Self-Assessment for Foster Carers
Your tax return is due by 31 January each year and you need to declare your income for the previous tax year. So your self-assessment tax return for 2019/2020 is due by 31 January 2021.
You can find out how to access your return in this guide and you’ll need to include your fostering income in the self-employment section. Here are some handy tips to help get you started if you are using the simple method (don’t forget to favourite this page for tax-time!):
Description of Business
Enter “Qualified Carer”
Did you use the cash basis?
The cash basis for self-assessment is a simpler way to record your business income and expenses if you are self-employed. It can be advantageous to foster carers who are self-employed since you will only pay tax on the money you have actually been paid.

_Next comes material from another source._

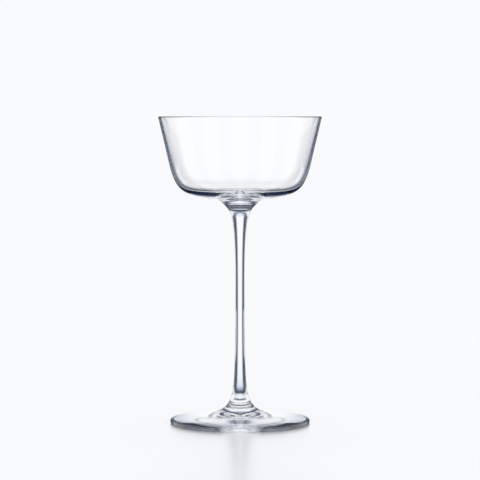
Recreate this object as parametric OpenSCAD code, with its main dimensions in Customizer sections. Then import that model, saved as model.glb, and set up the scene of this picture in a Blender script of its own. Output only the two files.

As a foster carer using the simplified method, the figure you need to enter for turnover depends on whether you have exceeded the qualifying amount or not.
If You Earn Less Than the Qualifying Amount
If the qualifying amount wipes out your income, then you can enter zero in the turnover box and leave the rest of the form blank.
If You Earn More Than the Qualifying Amount
If your fostering payments, allowances and reward payments exceed the qualifying amount you are entitled to, then you may have to pay tax and national insurance. Enter the difference between your earnings and the qualifying amount in the turnover box.
You don’t need to enter anymore information in the self-employment section.
Paying Class 2 National Insurance
Class 2 national insurance protects your access to state benefits like the state pension. But when you’re self-employed you don’t actually need to pay it if your income is below the threshold. If you are a foster carer, chances are your qualifying amount will wipe out your income meaning you don’t need to pay class 2 NI.
Not paying tax may be tempting. But falling behind with Class 2 NI could show up as a missed payment on your record, negatively affect the amount of state pension you are entitled to when the time comes to draw it. For that reason, some people choose to pay it voluntarily.